Diversification leads to success – Egolfs take on new venture at Lincoln Highway Farm

Adam Egolf continues the tradition of the family farm. He is standing outside the beef finishing barn at the Lincoln Highway Farm, Schellsburg.
Adam Egolf continues the tradition of the family farm. He is standing outside the beef finishing barn at the Lincoln Highway Farm, Schellsburg.
Adam and his father, Carl, Jr. stand in front of their new hog barn along Turner Camp Road Schellsburg.
Adam and his father, Carl, Jr. stand in front of their new hog barn along Turner Camp Road Schellsburg.

 

Like many farms across the country, Lincoln Highway Farm, about a mile west of Schellsburg, has had to diversify to continue operating as a successful enterprise.

Through local and regional collaborations, Lincoln Highway, owned and operated by Carl Egolf Jr. and son, Adam, has continued to make farming a business that pays.

Lincoln Highway was established more than 130 years ago by Abraham Egolf, mostly as an orchard, with a packing house, Carl Egolf said.

He and his father entered into a partnership in the 1980s and in the 1990s, Carl Jr. took over full-time. Now he and his son, Adam, are partners.

It has been primarily a beef finishing and grain farm. The farm finishes out about 100 black Angus crossbreds each year. There are also about 110 cow-calf pairs at the farm along Route 30.

The cattle are shipped to Weigel’s Buying Station in Somerset County and then on to Cargill’s.

The Egolfs also harvest grains — soybeans, corn, hay and a small amount of oats — on about 1,110 acres.

But then, a new operation south of Everett, Country View Family Farms, approached them about starting a hog operation that would give them some added income: They could finish hogs on contract and be guaranteed a monthly check.

Carl, 60, said he’s never had that luxury. “I’ve never had a monthly income,” he said.

Country View provides the feed and the pigs they need fattened. The family owned company that raises pork across Pennsylvania and in neighboring states invested more than $13 million in a sow operation.

He and Adam hashed it out but decided to commit to building a barn that measures 80-by-500 feet plus a manure storage facility.

“We’re going to run this five years and see how it goes,” Carl said.

“All we do is manage the barn. We own the barn, they own the pigs, the feed and they take them to their processing facility,” Carl said.

“It’s pretty much an integrated company.

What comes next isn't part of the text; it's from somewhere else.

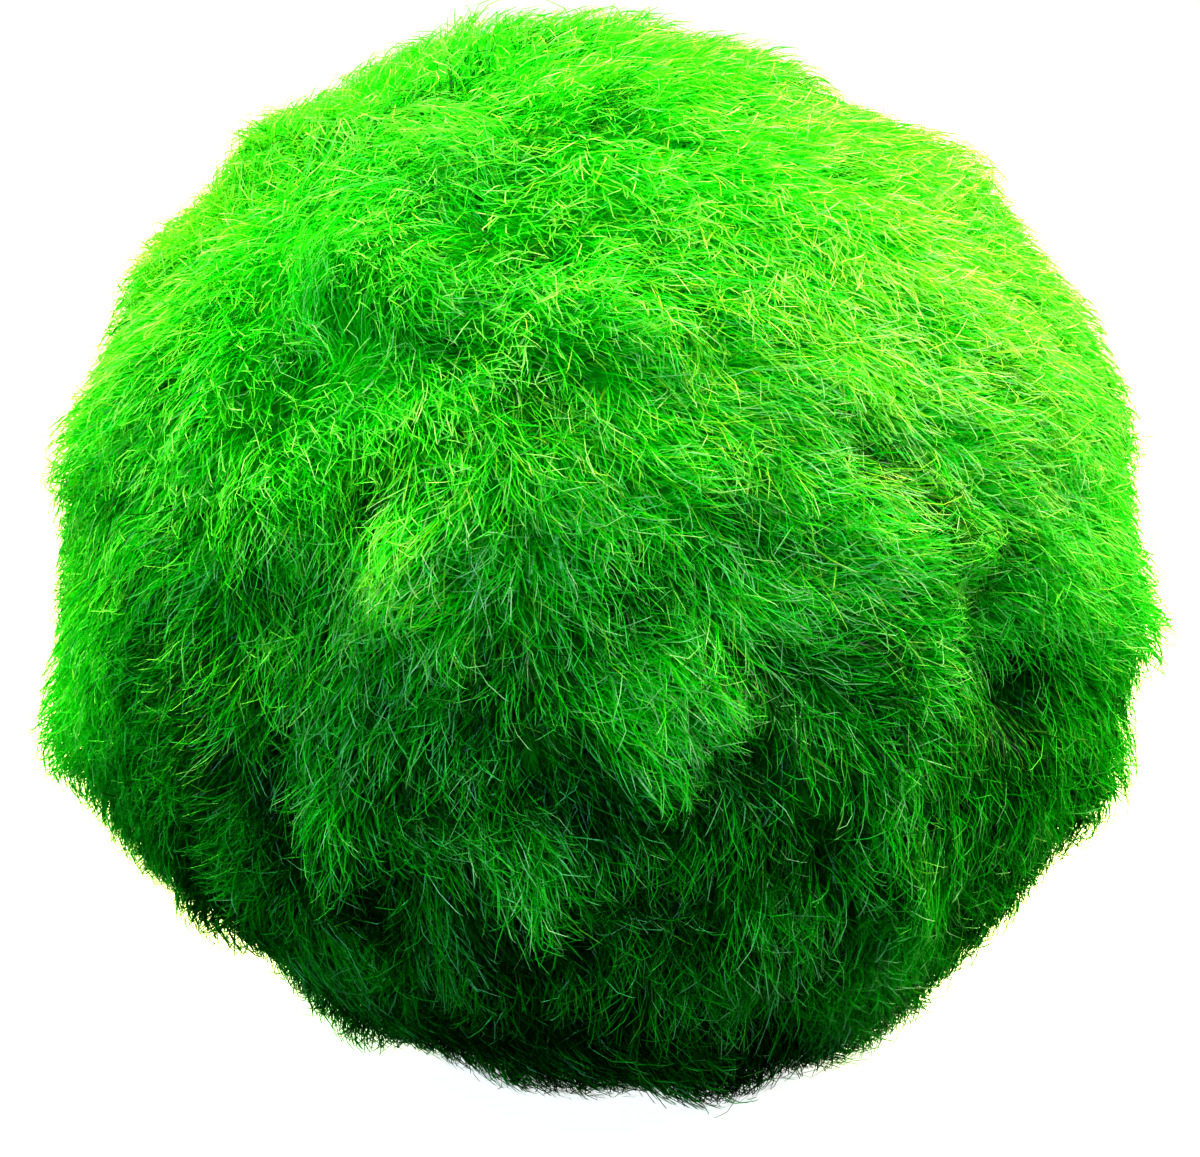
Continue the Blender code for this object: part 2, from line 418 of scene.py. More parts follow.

We have a set contract and we get aid so much a month.”

He and Adam launched the hog operation last November after winding through the fairly complex permit process that they joked involved “just about everybody.”

The Egolf’s hog operation is considered a concentrated feed operation that requires a National Pollutant Discharge Elimination System permit that contains limits on what pollutants can be discharged.

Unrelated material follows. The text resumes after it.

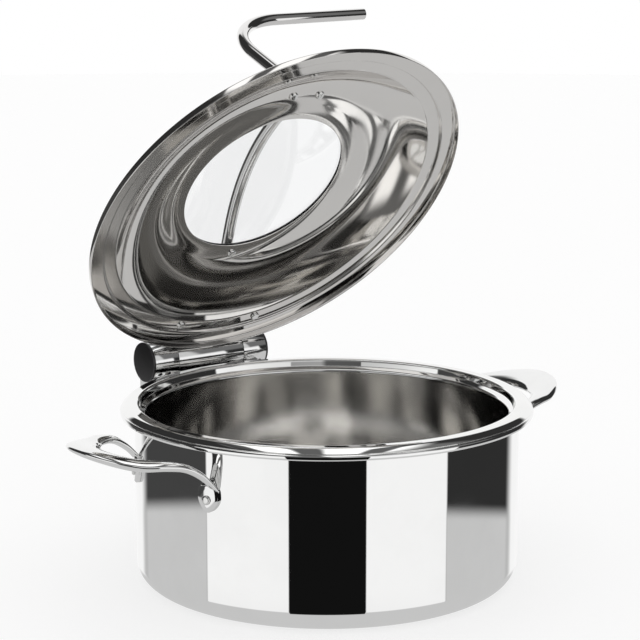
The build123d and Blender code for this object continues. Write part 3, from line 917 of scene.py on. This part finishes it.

But unlike other largescale operations, the Egolfs didn’t have any blowback from neighbors about the potential smell or application of the manure.

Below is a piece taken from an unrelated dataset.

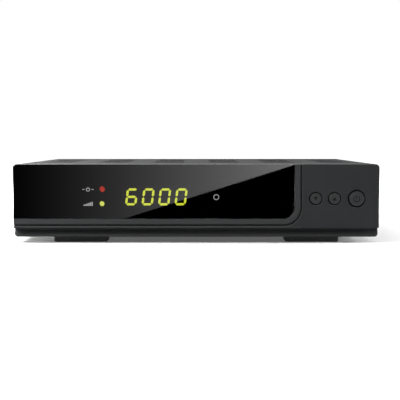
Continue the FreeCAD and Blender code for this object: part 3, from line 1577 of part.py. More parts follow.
def make_cables():
    """Headers, the flat cable to the front board, and the leads between the boards and the inlet."""
    top = "board_top + header_height"
    half = "(ribbon_width / 2 + ribbon_edge)"
    ribbon_x, ribbon_y = "infrared_x", "main_front + header_depth"
    rear = "front_board_back + header_depth"
    reach = "header_depth / 2"
    headers = [
        block((f"{ribbon_x} - {half}", "front_board_back", f"ribbon_z - {reach}"),
              (f"{ribbon_x} + {half}", rear, f"ribbon_z + {reach}")),
        centred(ribbon_x, ribbon_y, f"{half} * 2", "header_depth", "board_top", top),
    ]
    feet = ("power_right - corner_inset", "main_left + corner_inset + header_depth")
    span = "(lead_count + 1) * lead_spacing"
    headers += [centred(x, "lead_y", "header_depth", span, "board_top", top) for x in feet]
    low_top = "board_top + entry_height"
    for x, pitch in (("inlet_x", "pin_pitch"), ("switch_x", "rocker_radius")):
        width = f"{pitch} + entry_edge * 2"
        headers.append(centred(x, "entry_y", width, "entry_length", "board_top", low_top))
    keep("board_headers", *headers)

    route = ((rear, "ribbon_z"), (ribbon_y, "ribbon_z"), (ribbon_y, top))
    path = [spot(ribbon_x, y, z) for y, z in route]
    across, thick = Vector(value("ribbon_width / 2"), 0, 0), Vector(0, 0, value("ribbon_thick / 2"))
    sides = ((-1, -1), (1, -1), (1, 1), (-1, 1))
    corners = [path[0] + across * wide + thick * tall for wide, tall in sides]
    keep_shape("ribbon_cable", swept(path, Part.makePolygon(corners + corners[:1])))

    leads = []
    radius = value("lead_radius")
    for n in range(whole("lead_count")):
        y = f"lead_y + ({n} - (lead_count - 1) / 2) * lead_spacing"
        arch = f"{top} + lead_arch"
        route = ((feet[0], top), (feet[0], arch), (feet[1], arch), (feet[1], top))
        path = [spot(x, y, z) for x, z in route]
        leads.append(swept(path, Part.Wire(Part.makeCircle(radius, path[0], AXES["Z"]))))
    ends = [(f"inlet_x + {side} * pin_pitch / 2", "rear_y - inlet_depth - tail_length") for side in (-1, 1)]
    tail = "rear_y - switch_depth - tail_length"
    ends += [(f"switch_x + {side} * rocker_radius / 2", tail) for side in (-1, 1)]
    for x, end in ends:
        path = [spot(x, end, "mains_z"), spot(x, "entry_y", "mains_z"), spot(x, "entry_y", low_top)]
        leads.append(swept(path, Part.Wire(Part.makeCircle(radius, path[0], AXES["Y"]))))
    keep_shape("power_leads", Part.Compound(leads))


def check_model():
    """Stop unless every object built and every cut cut."""
    for thing in doc.Objects:
        if {"Invalid", "Error"} & set(thing.State):
            raise RuntimeError(f"{thing.Label} failed: {thing.State}")
        if thing.TypeId == "PartDesign::Pocket":
            before = thing.BaseFeature.Shape.Volume
            if before - thing.Shape.Volume < CLOSE:
                raise RuntimeError(thing.Label + " cut nothing")
    for name, part in PARTS.items():
        if part.Shape.isNull() or not part.Shape.isValid():
            raise RuntimeError(name + " has no valid shape")


def main():
    """Build every piece and write each one to its own file."""
    make_front_panel()
    make_window_bezel()
    make_display_window()
    make_window_mask()
    for name in button_holes():
        make_button(name)
    make_button_guide()
    make_switches()
    make_front_board()
    make_display_module()
    make_display_segments()
    make_lamp("power_led", "power_led_z")
    make_lamp("signal_led", "signal_led_z")
    make_infrared_receiver()
    make_top_cover()
    make_chassis_tray()
    make_rear_panel()
    make_feet()
    make_screws()
    make_boards()
    make_processor()
    insulators = make_tuner()
    make_stack(insulators)
    keep("socket_insulators", *insulators)
    make_scart()
    make_rca()
    make_mains_inlet()
    make_power_switch()
    make_power_rocker()
    make_power_parts()
    make_cables()
    doc.recompute()
    check_model()
    os.makedirs("parts", exist_ok=True)
    for name, part in PARTS.items():
        part.Shape.exportStep(os.path.join("parts", name + ".step"))
    print(f"{len(PARTS)} parts written")


main()
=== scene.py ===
"""Finishes, printed marks, small parts and studio of a cable television receiver."""

import json
import math
import random

import bmesh
import bpy
from mathutils import Matrix, Vector


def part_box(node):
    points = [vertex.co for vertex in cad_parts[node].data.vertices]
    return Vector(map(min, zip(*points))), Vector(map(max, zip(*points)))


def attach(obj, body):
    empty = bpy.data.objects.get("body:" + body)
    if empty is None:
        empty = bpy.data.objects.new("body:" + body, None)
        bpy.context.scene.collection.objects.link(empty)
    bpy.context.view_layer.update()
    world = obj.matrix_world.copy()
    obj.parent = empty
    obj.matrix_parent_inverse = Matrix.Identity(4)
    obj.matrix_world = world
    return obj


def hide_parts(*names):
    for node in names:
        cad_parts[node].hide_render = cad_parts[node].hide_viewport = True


bl_info = {
    "name": "Cable Receiver",
    "version": (1, 0, 0),
    "blender": (4, 5, 0),
    "location": "3D View > Sidebar > Receiver",
    "description": "Finishes, marks, small parts and studio for a flat cable television receiver",
    "category": "Object",
}

MM = 0.001
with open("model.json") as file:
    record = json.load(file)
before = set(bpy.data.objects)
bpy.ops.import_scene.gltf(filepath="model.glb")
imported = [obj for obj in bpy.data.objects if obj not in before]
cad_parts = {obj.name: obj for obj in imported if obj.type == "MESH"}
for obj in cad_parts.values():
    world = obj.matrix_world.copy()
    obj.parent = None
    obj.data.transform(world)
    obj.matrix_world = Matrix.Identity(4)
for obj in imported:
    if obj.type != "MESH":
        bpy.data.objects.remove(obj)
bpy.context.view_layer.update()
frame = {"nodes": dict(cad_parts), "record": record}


# Helpers for shader nodes


def screen(red, green, blue):
    """Colour as a shader takes it, from the three numbers that a screen shows it with."""
    shares = (red / 255, green / 255, blue / 255)
    return tuple(s / 12.92 if s <= 0.04045 else ((s + 0.055) / 1.055) ** 2.4 for s in shares)


def scaled(colour, factor):
    """Colour made lighter or darker."""
    return tuple(min(1.0, part * factor) for part in colour[:3])


def set_sockets(tree, sockets, values):
    """Give sockets their numbers or links."""
    for key, value in values.items():
        if isinstance(value, bpy.types.NodeSocket):
            tree.links.new(value, sockets[key])
        else:
            sockets[key].default_value = value


def add(tree, kind, inputs=None, **settings):
    """Add a shader node, with values or links for its sockets, and return it."""
    node = tree.nodes.new("ShaderNode" + kind)
    for name, value in settings.items():
        setattr(node, name, value)
    set_sockets(tree, node.inputs, inputs or {})
    return node


def bare_tree(owner):
    """Empty shader tree of a material or a world."""
    owner.use_nodes = True
    owner.node_tree.nodes.clear()
    return owner.node_tree


def count(tree, operation, *values):
    """Math node's result."""
    return add(tree, "Math", dict(enumerate(values)), operation=operation).outputs[0]


def times(tree, first, second):
    """Product of two values."""
    return count(tree, "MULTIPLY", first, second)


def spread(tree, value, low, high, from_low=0.0, from_high=1.0, smooth=False):
    """Value moved from one range to another."""
    inputs = {"Value": value, "From Min": from_low, "From Max": from_high, "To Min": low, "To Max": high}
    kind = "SMOOTHSTEP" if smooth else "LINEAR"
    return add(tree, "MapRange", inputs, interpolation_type=kind).outputs["Result"]


def blend_colour(tree, mask, first, second):
    """Mix of two colours by a mask."""
    node = add(tree, "Mix", {"Factor": mask}, data_type="RGBA")
    for socket, colour in ((node.inputs[6], first), (node.inputs[7], second)):
        if isinstance(colour, bpy.types.NodeSocket):
            tree.links.new(colour, socket)
        else:
            socket.default_value = (*colour[:3], 1.0)
    return node.outputs[2]


def place_of(tree):
    """The point on the piece, as the three numbers of its Object coordinates."""
    coordinates = add(tree, "TexCoord").outputs["Object"]
    split = add(tree, "SeparateXYZ", {0: coordinates})
    return coordinates, split.outputs[0], split.outputs[1], split.outputs[2]


def normal_of(tree):
    """The surface's normal, as three numbers."""
    return add(tree, "SeparateXYZ", {0: add(tree, "NewGeometry").outputs["Normal"]}).outputs


def noise(tree, vector, scale, detail=2.0, stretch=None):
    """Noise at a scale per metre, drawn out along an axis if stretch is given."""
    if stretch:
        vector = add(tree, "Mapping", {"Vector": vector, "Scale": stretch}).outputs[0]
    return add(tree, "TexNoise", {"Vector": vector, "Scale": scale, "Detail": detail}).outputs["Fac"]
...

The Egolf’s barn is off Turner Camp Road, on a piece of the farm that’s been in the family for generations. The knoll the barn is on overlooks the valley west of Schellsburg.

“It’s back out of the way. No one sees it,” Carl said.

That’s why they built the barn where they did and took the contract, Adam said. It didn’t bother neighbors, and the Egolfs have enough acreage to take all the manure and use it to fertilize their fields. In some cases, concentrated operations have to export manure because the contractor himself doesn’t have the ground to properly apply the manure.

The 4,800-head barn is on its second turn. The first set of finished hogs already were trucked out. Carl said they can do three turns a year.

It’s also not as labor intensive as other parts of farming. Adam said he spends three or four hours a day at the hog barn.

That allows him time to help handle the fields and the beef.

The beef is still an important part of the operation.

The Egolfs get paid for the hanging weight of the cattle and the grade. “It works really well for us. We know how our cattle graze and we can usually get them into certified Angus beef.”

The hog operation has given them stabilization so the farm, which gained Century Farm status in the 1980s and is part of the Lincoln Highway tour, can remain a vibrant part of the county’s agricultural scene.

In addition to operating the swine facility, the beef barn, the crops, they maintain their own equipment to keep up their family farm.

It’s 14 or 15 hours a day, Carl said. “We’re hoping (the hog contract) keeps the farm surviving.

“It’s one of those things, if you don’t like it, you better not be in it,” Carl said of farming. “It’s not for everybody.”